Car c’est un cercle vicieux : sans papier, pas de boulot. Souleymane doit par conséquent « emprunter » une identité et sous-louer un compte livreur susceptible d’être suspendu à la moindre erreur, au moindre doute. Et sans garanti de voir un jour la couleur de l’argent qu’il aura gagné.
Il se retrouve à la merci d’un système pervers surexploitant la misère, où les moins précaires profitent des plus faibles qu’eux. Au bout de la chaine, les sans-papiers n’ont d’autres choix que d’accepter des conditions inhumaines et humiliantes pour survivre, à peine.

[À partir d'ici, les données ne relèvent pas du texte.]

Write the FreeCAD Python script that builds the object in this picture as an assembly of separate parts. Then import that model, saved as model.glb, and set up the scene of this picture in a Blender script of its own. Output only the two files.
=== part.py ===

On assiste, un peu impuissants, à ce quotidien aux allures de parcours du combattant qui doit l’amener à cet entretien deux jours plus tard. Jusqu’à là, L’Histoire de Souleymane est traversée par une intensité à couper le souffle.
Ce récit pourrait être plombant, lugubre, mais il est porté vers la douceur et la lumière grâce à la performance solaire de son acteur principal, Abou Sangare, comédien non-professionnel, lui-même en quête d’une régularisation qui lui a été refusée… Une éclatante révélation. La profondeur de la voix, les nuances dans le phrasé, les variations dans le regard ou dans le langage corporel, le jeune homme fait preuve d’une expressivité et d’une justesse d’interprétation impressionnante.
Bien consciente du joyau qu’elle a devant elle, la caméra ne le lâche jamais et la mise en scène se met entièrement à son service. Elle capture chacune des émotions qu’il exprime à l’écran, du soulagement d’un bus attrapé à la dernière minute, à la panique en pensant aux conséquences d’une livraison ratée, en passant par le calme des conversations avec ses proches restés en Guinée et qui expliquent en grande partie son départ. Elle traduit l’équilibre précaire que cette survie induit en déroulant un fil narratif sec, sans gras, qui va à l’essentiel et montre le nécessaire.
Social mais pas militant, L’Histoire de Souleymane livre un constat brut qui se suffit à lui-même. Un témoignage sublime et bouleversant, essentiel même.